GEORGE TOWN, May 22 — Planned high-rise projects along popular tourist promenade Gurney Drive should be put on hold until the state resolves the problem of congestion and flooding in the area, DAP assemblyman Yap Soo Huey said today.
The Pulau Tikus assemblyman, who recently objected to the proposed undersea tunnel that will connect Gurney Drive to Butterworth on the mainland, is now lobbying to have all high-density projects on the promenade temporarily shelved.
“The state government and the council have withheld approval for any further high rise developments for this stretch and conduct a review of the existing problems along this stretch such as severe traffic congestion, lack of parking and flash floods,” she said in a press conference during an appeals board hearing on one of the proposed projects along Gurney Drive.
Yap said the state needs to conduct a comprehensive study on the problems and needs of the stretch.
“The results of the study should then be used to design a master plan for the area so any planned projects will make full use of the area along with the proposed 110 acres of reclaimed land off the coast,” she said.

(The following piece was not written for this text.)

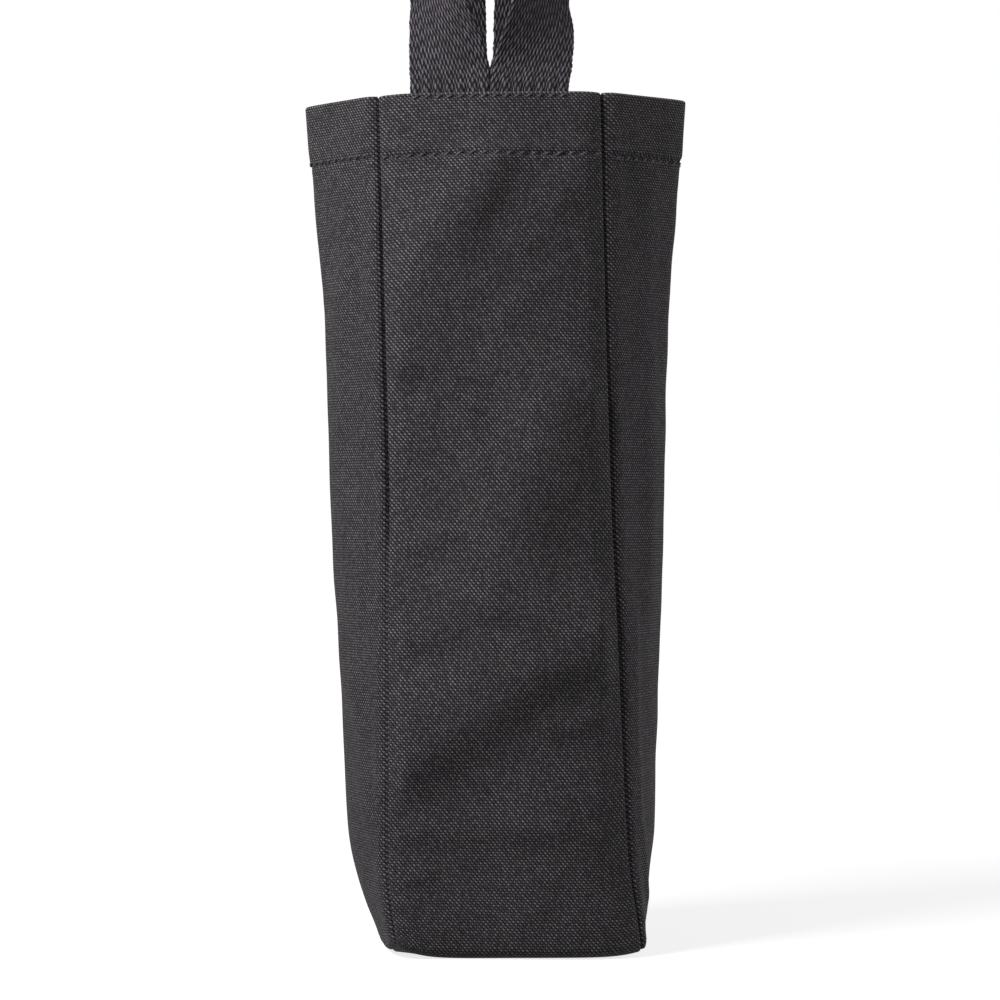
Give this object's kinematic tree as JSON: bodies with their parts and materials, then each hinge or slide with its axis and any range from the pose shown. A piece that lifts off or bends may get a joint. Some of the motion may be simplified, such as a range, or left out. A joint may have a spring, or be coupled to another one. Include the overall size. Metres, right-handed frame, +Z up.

She said the reclamation project, known as Seri Tanjung Pinang 2, will provide the state with the opportunity to resolve the problems currently plaguing Gurney Drive.
The reclamation project includes plans for an eight-lane highway located where the current promenade is, the undersea tunnel and more mixed development projects.
Yap said she is against the proposed 41-storey hotel project to be located on the Corner Club premises, another 48-storey project by SP Setia Bhd and a 20-storey block next to Sunrise Tower.
She claimed the SP Setia project, called Setia V Residences, is to be a high density project of 170 units, four times more than its original 50 units which is against the existing density limit.
SP Setia is currently allowed to build above density limits as it was awarded the right to construct 1,500 residential units above existing density limits over a 30-year period in exchange for constructing the Subterranean Penang International Convention and Exhibition (sPICE), she said.
Yap has written to the authorities and the Penang Island City Council (MBPP) objecting to the approvals of those projects but her objections were not heeded.
She said the town and country planning department has plans to turn Gurney Drive into Penang’s Central Business District since the island does not have one.
“The previous CBD was in George Town but now that it’s a heritage zone, they are looking at Gurney Drive so for this area to be a CBD, we need to have a proper master plan to ensure the developments here are properly planned,” she said.
Gurney Drive, the only seafront stretch where tourists and residents can enjoy the view of the sea while driving past or going for a walk, is a popular tourist spot but it now faces severe congestion issues especially during peak hours and weekends.
Yap said the amount of traffic going into the area have increased and worsened with the opening of the new mall, Paragon Mall along the stretch.